Only in 1882, with the passage of the landmark Immigration Act, did Congress lay claim to a general, peacetime interest in overseeing entry into the country. And even then, the U.S. Treasury, short on manpower and infrastructure, paid state officials to enforce the federal law and quietly allowed states to keep in place their own, tougher policies. From 1882 until 1891, when a new Immigration Act provided for the federal government’s complete control, supervising immigration was a joint project of U.S. and state authorities.
So writes Hidetaka Hirota, Ph.D. ’12, in his dissertation-based essay, “The Moment of Transition: State Officials, the Federal Government, and the Formation of American Immigration Policy,” which won the 2012 Louis Pelzer Memorial Award of the Organization of American Historians for the best essay in American history by a graduate student. Hirota, a Japanese citizen with a B.A. from Jesuit-sponsored Sophia University, in Tokyo, will be staying on as a postdoctoral fellow at Boston College this fall; a longer version of his essay will appear in a future issue of the Journal of American History.
According to Hirota, U.S. histories often overlook the extent to which the Atlantic seaboard states—New York and Massachusetts, in particular—laid the groundwork for national immigration legislation. Since the colonial era, both states had required inbound shipmasters to pay “head money” for any passenger who posed a risk of washing up in a publicly supported almshouse. Of particular concern were “lunatic, idiot, maimed, aged, or infirm” passengers, according to an 1837 Massachusetts law that called for a thousand-dollar bond for any questionable individual. In 1847, New York created a statewide immigration control board; Massachusetts followed four years later with its own agency to address “alien passengers and foreign paupers.”
It was contention over “head money” that delivered the first blows to state immigration systems, according to Hirota. Shippers argued against the practice, and the Supreme Court ruled in 1876 that only Congress had the power to impose such charges and thus regulate foreign commerce. States responded by pushing successfully for what became the 1882 law, which was modeled on their statutes.

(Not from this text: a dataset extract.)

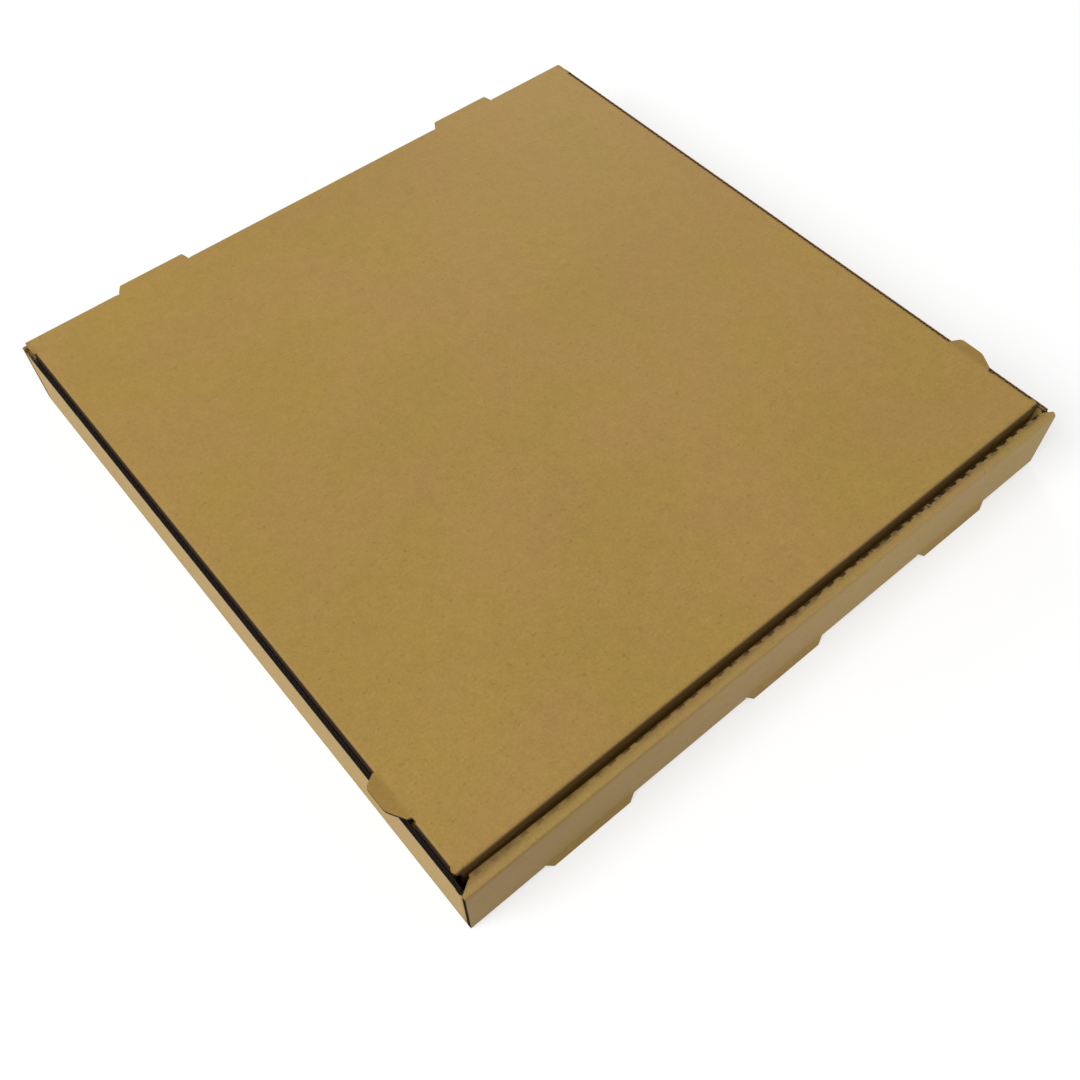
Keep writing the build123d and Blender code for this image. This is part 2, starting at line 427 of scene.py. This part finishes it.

Hirota chronicles the extent to which British authorities tested the U.S. immigration system—emptying Irish poorhouses and, between 1883 and 1884 alone, giving 23,536 of their wards tickets to America, with what they hoped was sufficient pocket change to slip through the enforcement nets. As Hirota writes, New York and Massachusetts not only barred such so-called undesirables from entry. They also deported immigrants who became public charges while living in this country (including some who had become U.S. citizens), which exceeded the 1882 law. The federal law had provisions for returning criminal immigrants to their country of origin; indigents, however, could only be excluded at the gates, “not deported,” Hirota says. Massachusetts had been deporting “alien paupers [from its] almshouses and lunatics hospitals” throughout the 19th century, expelling 8,000 people to Ireland, England, and Canada, as well as to other American states, between 1876 and 1878, for example.
The state-federal partnership dissolved with the 1891 Immigration Act, which completely federalized immigration. In that law, among other provisions, Congress chose to adopt the states’ view that indigent immigrants should be deportable. In so doing, and for a time, Washington brought federal immigration law into close alignment with practices honed by the states.